While governor of Georgia, however, Carter had supported Nixon’s bombing of North Vietnam and mining of harbors and as president sought to exonerate the United States from paying reparations to Vietnam, saying we “owe Hanoi no debt because the destruction from the war was mutual,” a bald lie. His human rights policy was uneven with his administration providing $2.3 billion in military aid to ten nations cited by Amnesty International for systematic human rights violations (Guatemala, Indonesia, El Salvador Morocco, the Philippines, South Korea, Taiwan and Thailand) along with $6 billion to Saudi Arabia and at least $12 billion to the Shah of Iran.
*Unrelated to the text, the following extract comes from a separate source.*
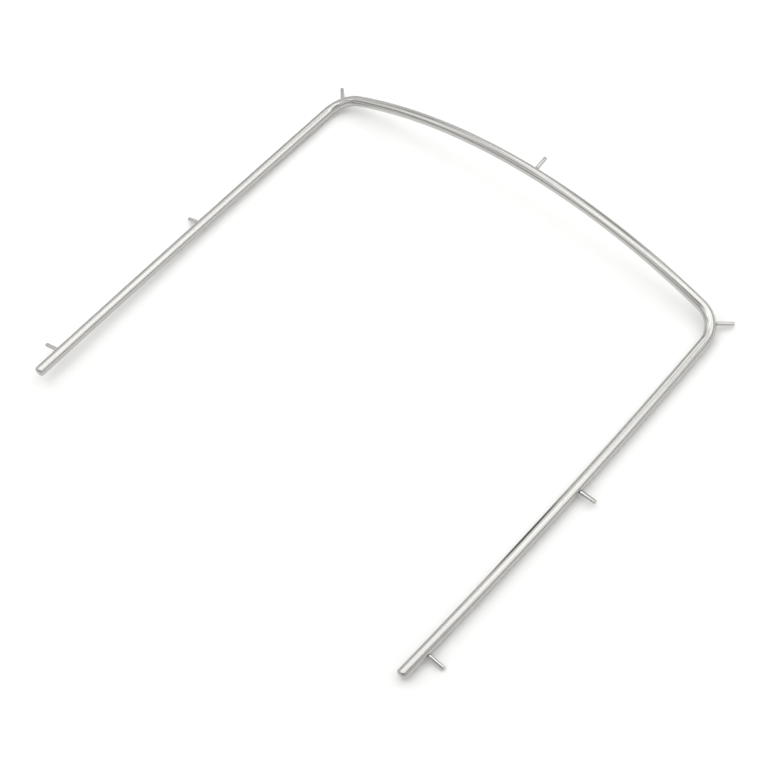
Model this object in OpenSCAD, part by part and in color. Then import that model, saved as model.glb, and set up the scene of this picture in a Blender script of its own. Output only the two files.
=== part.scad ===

Police aid was sustained through the cover of the Drug Enforcement Agency (DEA) with Carter’s administration championing herbicidal defoliation programs in Colombia and Mexico that destroyed nearly 60,000 acres of non-target vegetation causing pronounced health and environmental damage including contamination of drinking water.

The appointment of neoconservative Zbigniew Brzezinski to replace Cyrus Vance as top national security adviser signaled a decisive shift away from a human rights agenda, which Carter had succeeded mainly in crafting into a “new language of power,” historian James Peck writes, “and potent ideological weapon for extending Washington’s global reach,” largely by focusing on abuses in the Soviet Union or Soviet client states. This transformation pushed many liberals to support military interventions for humanitarian purposes carried out through adoption of surgically precise strikes that could theoretically reduce human rights violations and casualties in war.

Pressured by right-wing lobby groups like the Committee on the Present Danger, Carter during the last year of his presidency pushed for the development of a rapid mobility force warning the Soviets that “any attempt to gain control of the Persian Gulf region” would be regarded as an assault on the vital interests of the United States” and would be “repelled by any means necessary.” Carter had by this time taken an increasingly hardline stance toward the USSR, supporting covert operations and dissidents in Eastern Europe and funding mujahidin freedom fighters in Afghanistan in order to provoke a Soviet invasion. Robert Gates, former CIA director and Secretary of Defense under George W. Bush and Obama, noted that “the Carter administration waged ideological warfare on the Soviets with a determination and intensity that was very different from its predecessor by attacking the legitimacy of the Soviet government in the eyes of its own people.” The Carter presidency was thus crucial overall in reviving the Cold War after détente and rebuilding public consensus for a revived American militarism, laying the groundwork for Reaganism and the indefinite perpetuation of the American warfare state in the years thereafter. Carter’s career in turn casts light on the structural imperatives that lead fundamentally decent men who advance humanitarian causes as private citizens, to support policies and programs while in power that engender violence on a gargantuan scale, with Bill Clinton and Barack Obama having followed in his footsteps.

1Daniel Sargent in a generally comprehensive though overly top-down overview of U.S. foreign policy in the 1970s (A Superpower Transformed. Oxford University Press, 2014) omits discussion of Carter’s promotion of the RMA and its significance. David Schmitz is overly positive in his assessment of Carter’s human rights policy and evades his promotion of militarism in The United States and Right-Wing Dictatorships (New York: Cambridge University Press, 2006). Even James Peck in his outstanding and superior study, Ideal Illusions, neglects the importance of the RMA under Carter.